A back-end ratio shows the maximum amount of your gross annual income that would go to cover all your expenses, including your mortgage, and that figure ideally should be below 36%.


Don't Forget the Extras

Just as you would equip a brand new car with seat covers and an alarm system, you'll want to set aside some extra money to spend on new furnishings and accent pieces for your new abode. You may also face some hefty closing costs before you can move in, and you can't overlook the substantial expense involved in moving all your belongings in a truck. There may well be other costs that are less obvious, such as your commuting costs if your new home is further away from your workplace. Always budget a little extra for the Murphy's Law factor.

With a little help from our free tools and a bit of research, you can quickly tell which houses you can afford and which ones you can't.

Recursion Loops

The above calculator is quite accurate for most home loans. There is one area where a recursive loop happens, and that is in some rare edge cases when calculating the property mortgage insurance (PMI) for a loan where the down payment is just below 20% of the home's value.

If your down payment is 20% or more of the calculated max home value (or above 25% of the calculated max loan value) then PMI will be calculated as zero & will not impact other calculations. If your calculation is well below 20% then the calculator re-calculates the payments by subtracting the PMI payments from the maximum monthly payments & then calculates the associated loan amount.
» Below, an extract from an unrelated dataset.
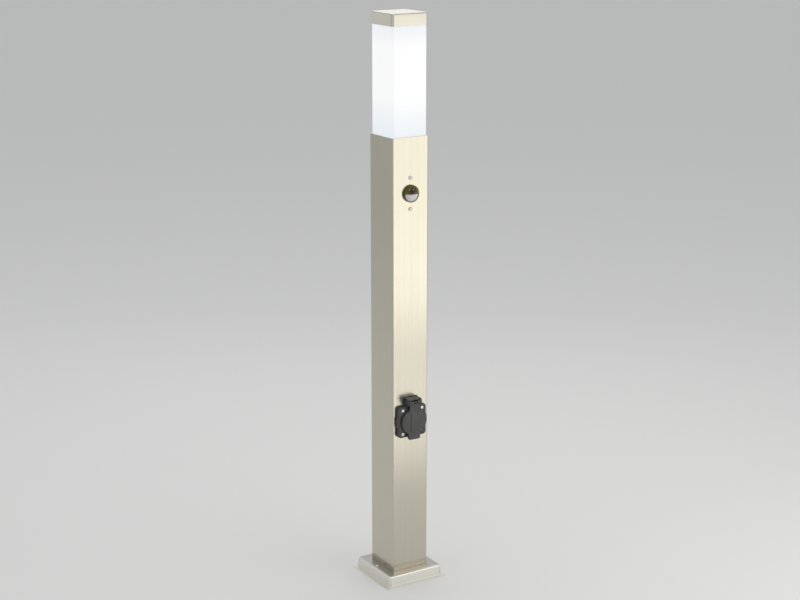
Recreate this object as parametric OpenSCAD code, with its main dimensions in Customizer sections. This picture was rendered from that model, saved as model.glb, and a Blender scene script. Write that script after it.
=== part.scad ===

If your downpayment amounted to something like 19.9% of the home's value, then when the loan re-calculates to subtract PMI from the monthly payments the new lower max loan size might shift that downpayment ratio to slightly above 20%, which would mean PMI is not required. For these close edge-case calculations you can enter the PMI rate as zero to exclude it from your calculations & then add a bit more to your downpayment to reach 20% of the home's value and bypass the PMI requirement.